No matter what the end result, Jesus hangs onto you.

Step by step, you get to know them…and see life from their viewpoint. Surprisingly, it helps…a lot!

As you get to know more and more people like this, you develop love for them…and compassion….and a relationship you never knew could exist! But along the way, there will be pain and difficulty from your perspective.

The very thing that makes it difficult for you to minister will be stepped on…whatever it is. But as you move toward the other person from obedience…even if only a glimmer.
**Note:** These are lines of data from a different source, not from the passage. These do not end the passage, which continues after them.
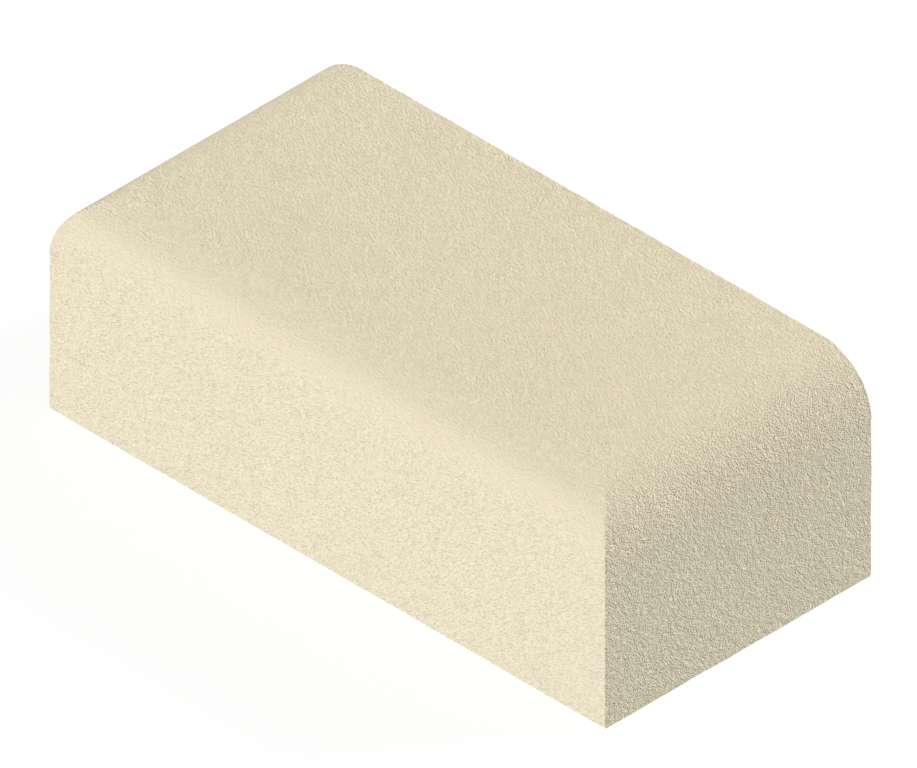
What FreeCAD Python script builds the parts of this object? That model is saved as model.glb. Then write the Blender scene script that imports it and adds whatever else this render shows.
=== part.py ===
"""Bullnose brick for the end or cap of a wall: one solid piece of fired clay.

The brick lies on its bed. Both header ends and the front stretcher side meet the flat top in a
quarter round, the bullnose. The back stretcher side keeps a square edge, because it goes against
the next brick. Where the front bullnose meets an end bullnose, the two quarter rounds run into
each other in a mitre: a crease that starts on the upright corner and fades out on the flat top.

Frame: millimetres, +Z up, origin at the centre of the bed face. X runs along the length, and the
rounded stretcher side faces -Y.
"""

import FreeCAD
import Part

import os

# Driving dimensions
LENGTH = 230.0  # header end to header end
WIDTH = 110.0  # rounded front side to square back side
HEIGHT = 76.0  # bed to flat top
NOSE_RADIUS = 20.0  # quarter round on the front and on both ends, the same on all three

# Directions of the brick as it lies
ALONG = FreeCAD.Vector(1, 0, 0)
ACROSS = FreeCAD.Vector(0, 1, 0)
UP = FreeCAD.Vector(0, 0, 1)

PARTS_FOLDER = "parts"
BRICK_NODE = "bullnose_brick"


def quarter_round(centre, from_side, to_side):
    """Quarter circle of the nose radius about a centre, between its points on two square sides."""
    halfway = (from_side + to_side).normalize()
    points = [centre + side * NOSE_RADIUS for side in (from_side, halfway, to_side)]
    return Part.Arc(*points).toShape()


def stretcher_section():
    """Face across the brick: square at the back, with one quarter round at the top of the front."""
    front = -WIDTH / 2
    back = WIDTH / 2
    spring = HEIGHT - NOSE_RADIUS

    def point(across, up):
        return ALONG * (-LENGTH / 2) + ACROSS * across + UP * up

    edges = [
        Part.makeLine(point(front, 0), point(front, spring)),
        quarter_round(point(front + NOSE_RADIUS, spring), -ACROSS, UP),
        Part.makeLine(point(front + NOSE_RADIUS, HEIGHT), point(back, HEIGHT)),
        Part.makeLine(point(back, HEIGHT), point(back, 0)),
        Part.makeLine(point(back, 0), point(front, 0)),
    ]
    return Part.Face(Part.Wire(edges))


def header_section():
    """Face along the brick, with a quarter round at the top of each end."""
    left = -LENGTH / 2
    right = LENGTH / 2
    spring = HEIGHT - NOSE_RADIUS

    def point(along, up):
        return ALONG * along + ACROSS * (-WIDTH / 2) + UP * up

    edges = [
        Part.makeLine(point(left, 0), point(left, spring)),
        quarter_round(point(left + NOSE_RADIUS, spring), -ALONG, UP),
        Part.makeLine(point(left + NOSE_RADIUS, HEIGHT), point(right - NOSE_RADIUS, HEIGHT)),
        quarter_round(point(right - NOSE_RADIUS, spring), UP, ALONG),
        Part.makeLine(point(right, spring), point(right, 0)),
        Part.makeLine(point(right, 0), point(left, 0)),
    ]
    return Part.Face(Part.Wire(edges))


def bullnose_brick():
    """The brick: what the run of the stretcher section and the run of the header section share.

    Their quarter rounds have one radius, so they cut each other in a plane at 45 degrees through
    the upright corner, which leaves the mitred return of the bullnose.
    """
    stretcher_run = stretcher_section().extrude(ALONG * LENGTH)
    header_run = header_section().extrude(ACROSS * WIDTH)
    return stretcher_run.common(header_run).removeSplitter().Solids[0]


def save(node, solid):
    """Write one solid to the parts folder under its node's name."""
    os.makedirs(PARTS_FOLDER, exist_ok=True)
    solid.exportStep(os.path.join(PARTS_FOLDER, node + ".step"))


brick = bullnose_brick()
save(BRICK_NODE, brick)
print(f"{BRICK_NODE}: valid {brick.isValid()}, {brick.Volume / 1e6:.4f} litres, {len(brick.Faces)} faces")
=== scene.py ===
"""Bullnose brick as it looks: cream fired clay, lying on a white floor in soft even light.

The CAD solid gives the brick its size. One closed skin is worked out over it, with the quarter
rounds, the mitres between them, slightly eased arrises and the faint swell that drying and firing
leave. The sandy grain of the clay is in its finish. X runs along the brick, +Y is its square back
and +Z is up, as in the CAD model. Lengths are in metres, apart from names that end in _mm.
"""

import logging
import math
from dataclasses import dataclass
from enum import Enum

import bpy
import numpy as np
from mathutils import Matrix, Vector


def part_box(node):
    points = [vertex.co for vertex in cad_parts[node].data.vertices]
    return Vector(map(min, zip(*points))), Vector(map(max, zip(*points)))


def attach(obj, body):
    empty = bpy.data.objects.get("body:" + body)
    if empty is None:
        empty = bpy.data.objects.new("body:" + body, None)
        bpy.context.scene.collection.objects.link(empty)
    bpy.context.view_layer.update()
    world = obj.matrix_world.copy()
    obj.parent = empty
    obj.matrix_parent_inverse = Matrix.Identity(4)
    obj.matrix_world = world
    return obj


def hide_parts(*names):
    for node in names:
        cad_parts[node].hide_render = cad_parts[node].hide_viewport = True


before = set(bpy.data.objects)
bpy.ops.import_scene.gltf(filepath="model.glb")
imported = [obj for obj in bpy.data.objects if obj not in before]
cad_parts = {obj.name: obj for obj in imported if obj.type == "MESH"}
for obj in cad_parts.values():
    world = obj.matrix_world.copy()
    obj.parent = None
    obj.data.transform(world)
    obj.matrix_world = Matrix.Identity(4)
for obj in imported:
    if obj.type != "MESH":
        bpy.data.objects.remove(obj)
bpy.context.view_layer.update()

BODY = "root"
CAD_NODE = "bullnose_brick"
GRAIN_ATTRIBUTE = "grain_strength"

MM_PER_METRE = 1000.0
WHITE = "#FFFFFF"

# Middle of a noise, and halfway between two colours
MIDDLE = 0.5

# Points of neighbouring grids that agree to a tenth of a micrometre are one point
PLACES_PER_METRE = 1e7

# Least values to divide by, so that nothing is divided by 0
SHORTEST_REACH = 1e-12
LEAST_SQUARED_SINE = 1e-9

log = logging.getLogger("bullnose_brick")


def millimetres(size: float) -> float:
    """Turns a size in millimetres to metres."""
    return size / MM_PER_METRE


def linear(hex_colour: str) -> tuple[float, float, float, float]:
    """Turns an sRGB hex colour to the linear values that shaders take.

    The sRGB curve is a straight line near black and a power of 2.4 above it.

    Args:
        hex_colour: six hex digits after a hash mark.

    Returns:
        Linear red, green and blue, and an alpha of 1.
    """
    channels = [int(hex_colour[i:i + 2], 16) / 255.0 for i in (1, 3, 5)]
    toned = [c / 12.92 if c <= 0.04045 else ((c + 0.055) / 1.055) ** 2.4 for c in channels]
    return (*toned, 1.0)


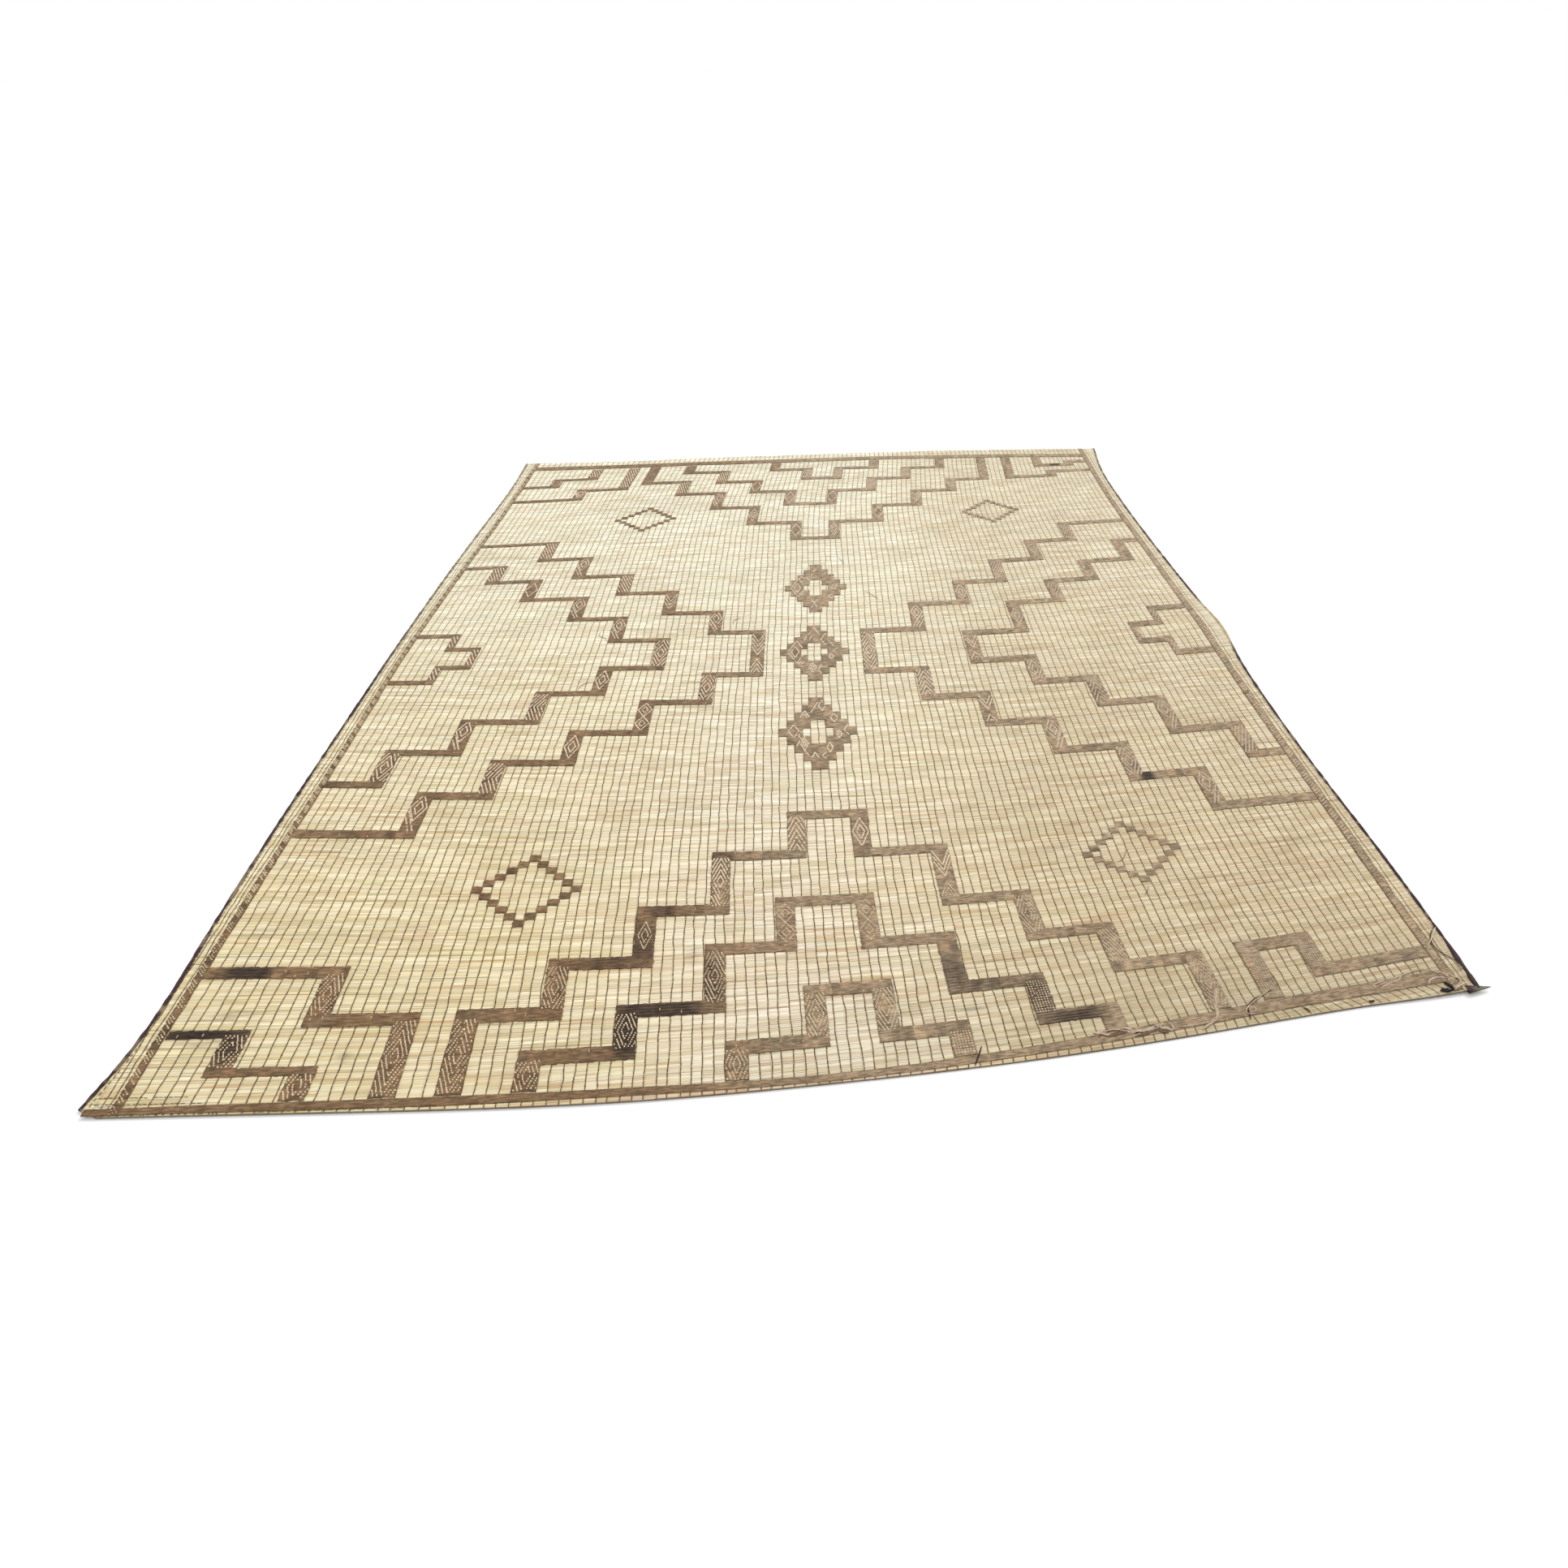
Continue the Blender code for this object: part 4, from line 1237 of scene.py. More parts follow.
@dataclass
class ReedField:
    """The field of reeds.

    Attributes:
        rows: how many lines of reeds carry the mesh.
        ridge: how far one line of reeds stands over the next, at most.
        pinch: how far the reeds are pressed in at a thong.
        unevenness: how much lighter and darker one reed is than the next.
        speckle: how uneven single places are, and whole rows, as shares of that.
        spread: how many stretches across a row have their own height and tone.
        under_rows: how many rows the plain underside has.
        under_painted_shades: how dark the painted shade makes it and the cut ends, near end and
            elsewhere.
        seed: the seed of its unevenness.
    """

    rows: int = 781
    ridge: float = 0.0006
    pinch: float = 0.0003
    unevenness: float = 0.050
    speckle: tuple[float, float] = (0.8, 0.5)
    spread: int = 25
    under_rows: int = 90
    under_painted_shades: tuple[float, float] = (0.30, 0.75)
    seed: int = 11

    def columns(self) -> Array:
        """Return the chart u of each thong, the two at the edges with them."""
        numbers = np.arange(-THONGS_EACH_SIDE, THONGS_EACH_SIDE + 1)
        return np.concatenate(([-EDGE_THONG], numbers * THONG_PITCH, [EDGE_THONG]))

    def chart_grid(self, shares: Array) -> tuple[Array, Array]:
        """Lay out a grid over the whole mat, from edge to edge.

        Each column runs from the near edge to the far one, and each row from the left edge to the
        right one, at the given shares of the length.

        Args:
            shares: how far along each row lies, 0 to 1.

        Returns:
            The chart u and v, one row of the grid a row.
        """
        middle = NEAR_EDGE + shares * (FAR_EDGE - NEAR_EDGE)
        inner = np.broadcast_to(self.columns(), (len(shares), len(self.columns())))
        u = np.column_stack((CHART.side_line(middle, -1), inner, CHART.side_line(middle, 1)))
        near = CHART.end_edge(u.ravel(), -1).reshape(u.shape)
        far = CHART.end_edge(u.ravel(), 1).reshape(u.shape)
        return u, near + shares[:, None] * (far - near)

    def build(self, material: Material) -> bpy.types.Object:
        """Build the field: rows of reeds of uneven width and height under a flat weave.

        Args:
            material: the reeds' material.

        Returns:
            The field's object.
        """
        random = np.random.default_rng(self.seed)
        widths = random.uniform(0.6, 1.4, self.rows - 1)
        shares = np.concatenate(([0.0], np.cumsum(widths) / widths.sum()))
        u, v = self.chart_grid(shares)
        columns = u.shape[1]
        stations = np.linspace(0, columns - 1, self.spread)
        spots = np.arange(columns)
        weights = np.array([np.interp(spots, stations, row) for row in np.eye(len(stations))])
        heights = random.uniform(-1.0, 1.0, (self.rows, len(stations))) @ weights
        tones = random.normal(0.0, 1.0, (self.rows, len(stations))) @ weights
        places = random.normal(0.0, self.speckle[0], (self.rows, columns))
        tones += places + random.normal(0.0, self.speckle[1], (self.rows, 1))
        z = REED_SURFACE + self.ridge * 0.5 * heights
        z[:, 1:-1] -= self.pinch
        flat_u, flat_v = u.ravel(), v.ravel()
        uneven = np.clip(1 + self.unevenness * tones.ravel(), 0.7, 1.12)
        stain = marked(flat_u, flat_v, REED_MARKS) * np.clip(0.8 - 0.5 * tones.ravel(), 0.0, 1.6)
        colours = reed_tint(flat_u, flat_v) * uneven[:, None]
        colours = np.clip(colours * (1 - stain)[:, None], 0.0, 0.95)
        sheet = Sheet.at(flat_u, flat_v, z.ravel(), grid_faces(self.rows, columns), colours)
        return build("reed_field", sheet, material, "reed", "reed_mat")

    def build_underside(self, material: Material) -> bpy.types.Object:
        """Build the plain underside and the cut ends of the reeds all round, darkened by painted shade.

        Args:
            material: the reeds' material.

        Returns:
            The underside's object.
        """
        shares = np.linspace(0.0, 1.0, self.under_rows)
        u, v = self.chart_grid(shares)
        rows, columns = u.shape
        faces = grid_faces(rows, columns)[:, ::-1]
        index = np.arange(rows * columns).reshape(rows, columns)
        rim = np.concatenate((index[0], index[1:, -1], index[-1, -2::-1], index[-2:0:-1, 0]))
        start = rows * columns + np.arange(len(rim))
        wall = np.column_stack((rim, np.roll(rim, -1), np.roll(start, -1), start))
        all_u = np.concatenate((u.ravel(), u.ravel()[rim]))
        all_v = np.concatenate((v.ravel(), v.ravel()[rim]))
        height = np.repeat((0.0, REED_SURFACE), (rows * columns, len(rim)))
        # Painted shade: the underside and the cut ends are darker, most of all at the near end.
        near_shade, far_shade = self.under_painted_shades
        shade = np.where(all_v < NEAR_EDGE / 2, near_shade, far_shade)
        colours = reed_tint(all_u, all_v) * shade[:, None]
        sheet = Sheet.at(all_u, all_v, height, np.vstack((faces, wall)), colours)
        return build("reed_underside", sheet, material, "reed")


@dataclass
class Thongs:
    """The thin thongs that bind the reeds, lengthwise.

    Attributes:
        width: how wide a thong is.
        rise: how far its beads stand over the reeds.
        rows: how many places along each carry the mesh.
        wander: how far a thong strays from its line, slowly and in small kinks.
        turns: how many turns it has of either kind.
        limit: how far it strays at most.
        inset: how far inside each end it stops.
        dip: how much narrower and lower it is between two reeds.
        mottle: how much lighter and darker it is from place to place.
        lean: how far the thongs lean outwards where the near right corner is dragged out.
        lean_from: the row where they start to lean.
        seed: the seed of its unevenness.
    """

    width: float = 0.0030
    rise: float = 0.0011
    rows: int = 560
    wander: tuple[float, float] = (0.0013, 0.0007)
    turns: tuple[int, int] = (60, 190)
    limit: float = 0.0034
    inset: float = 0.0010
    dip: float = 0.72
    mottle: float = 0.20
    lean: float = 0.65
    lean_from: float = -2.126
    seed: int = 23

    def build(self, name: str, first: int, last: int, material: Material) -> bpy.types.Object:
        """Build a run of thongs: ribbons that swell over each reed and dip between two.

        Args:
            name: the piece's name.
            first: the first thong's place among all of them, from the left.
            last: the one after the last.
            material: the thongs' material.

        Returns:
            The piece's object.
        """
        random = np.random.default_rng(self.seed + first)
        lines = ReedField().columns()[first:last]
        count = len(lines)
        near = CHART.end_edge(lines, -1) + self.inset
        far = CHART.end_edge(lines, 1) - self.inset
        shares = np.linspace(0.0, 1.0, self.rows)
        v = near[:, None] + shares * (far - near)[:, None]
        offsets = np.zeros((count, self.rows))
        for often, reach in zip(self.turns, self.wander):
            stations = np.linspace(0.0, 1.0, often)
            strays = random.normal(0.0, reach, (count, often))
            offsets += np.array([np.interp(shares, stations, row) for row in strays])
        offsets = np.clip(offsets, -self.limit, self.limit)
        dragged = self.lean * smooth_step(lines, 0.85, 1.15) * (1 - smooth_step(lines, 1.40, 1.46))
        offsets += dragged[:, None] * np.clip(self.lean_from - v, 0.0, 0.05)
        bead = np.where(np.arange(self.rows) % 2 == 0, 1.0, self.dip)
        half = self.width / 2 * bead * random.uniform(0.85, 1.15, (count, self.rows))
        across = np.array((-1.0, 0.0, 1.0))
        u = lines[:, None, None] + offsets[:, :, None] + half[:, :, None] * across
        z = REED_TOP - 0.0005 + (self.rise + 0.0003) * bead[None, :, None] * (1 - across**2)
        z = np.broadcast_to(z, u.shape)
        v = np.broadcast_to(v[:, :, None], u.shape)
        start = np.arange(count)[:, None] * self.rows * 3
        faces = (start[:, :, None] + grid_faces(self.rows, 3)[None]).reshape(-1, 4)
        flat_u, flat_v = u.ravel(), v.ravel()
        shade = 1 + self.mottle * random.normal(0.0, 1.0, (count, self.rows, 1)) * np.ones(3)
        shade = np.clip(shade.ravel(), 0.5, 1.5)
        # Painted haze light: the thongs grow paler towards the far end.
        paling = 0.80 * smooth_step(flat_v, -1.7, 0.8)
        colours = blend(TONES.thong, TONES.thong_far, paling) * shade[:, None]
        sheet = Sheet.at(flat_u, flat_v, z.ravel(), faces, colours)
        return build(name, sheet, material, "thong_leather")


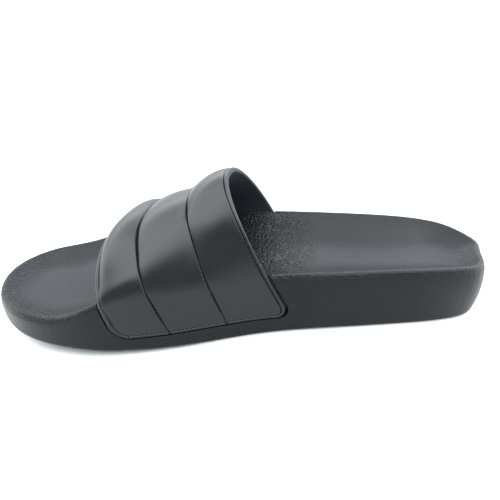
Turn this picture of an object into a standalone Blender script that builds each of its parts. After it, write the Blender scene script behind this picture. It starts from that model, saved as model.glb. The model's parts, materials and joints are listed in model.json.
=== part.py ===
"""Sport slide sandal for the right foot: a moulded sole and a padded band over the instep.

Metres, +Z up. The toe points along -X and the inner side of the foot faces -Y. The sole
stands on z = 0, with the middle of the whole shoe's box over the origin.
"""

from collections import namedtuple

import bmesh
import bpy
import numpy as np

MM = 0.001
TURN = 2 * np.pi

# Sole: its box, its side and its underside
LENGTH = 275.5 * MM
BALL_WIDTH = 102.4 * MM
RIM_HEIGHT = 34.5 * MM
WALL_BULGE = 1.0 * MM
RIM_RADIUS = 1.4 * MM
RIM_FALL = 3.6 * MM
SIDE_EDGE_RADIUS = 1.8 * MM
HEEL_EDGE_RADIUS = 3.0 * MM
TOE_EDGE_RADIUS = 6.5 * MM
MOST_EDGE_SHARE = 0.6
TOE_SPRING = 6.9 * MM
TOE_SPRING_RUN = 62 * MM
TOE_SPRING_POWER = 1.7
ARCH_LIFT = 0.4 * MM
HEEL_BEVEL = 0.4 * MM
HEEL_BEVEL_RUN = 18 * MM

# Sole: the cup that the foot stands in
FOOTBED_HEIGHT = 22 * MM
RIM_LAND = 1.2 * MM
CUP_RUN = 20 * MM
ARCH_CUP_RUN = 6 * MM
ARCH_CUP_ANGLE = np.radians(75)

# Sole: the tread's grooves
GROOVE_WIDTH = 2.4 * MM
GROOVE_DEPTH = 1.5 * MM
GROOVE_PITCH = 9.0 * MM
GROOVE_MARGIN = 9.0 * MM

# Band
BAND_RISE = 41 * MM
BAND_THICKNESS = 2.6 * MM
BAND_PROUD = 0.4 * MM
BAND_FOOT = 10.3 * MM
BAND_CORNER = 8.0 * MM
BAND_LIP = 1.0 * MM
BAND_BEND_BELOW_RIM = 2.0 * MM
PUFF_RISE = 3.2 * MM
EDGE_STITCH = 2.7 * MM

# Fits
SEAT_GAP = 0.3 * MM
POCKET_FRONT = 0.6 * MM
POCKET_REAR = 1.5 * MM
POCKET_BELOW = 0.7 * MM

# How finely each form is cut into faces
AROUND = 92
FLOOR_COLUMNS = 7
BAND_ARCH_STEPS = 28
SETTLE_STEPS = 12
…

GOD changes you!

He opens your eyes to see a wonderful human being who loves GOD and others…but who comes at life from a different perspective.

Reach out in love to this person and others like him or her.

I don’t know what it costs for you to love another person.

You may have to pay the price by eating with them when you don’t want to eat.

The cost for you may be in not controlling them them when all you want is control…for their own good of course!

It may cost you in a lifestyle you need to change because it is one that makes you more comfortable and causes you to have to explain less to your friends.

It may cost you in emotional involvement in their life when all you want to do is run the other way!

But GOD’s call is to lose our lives for Him…and in doing that, we will actually find LIFE…abundant life!

Both you and I need to listen and obey, no matter what it looks like for us.

No matter what the pain! Because often it is the pain of healing.

Where is GOD’s call to you today to lose your life?

This post was originally written 10/15/14. Updated 5/22/15.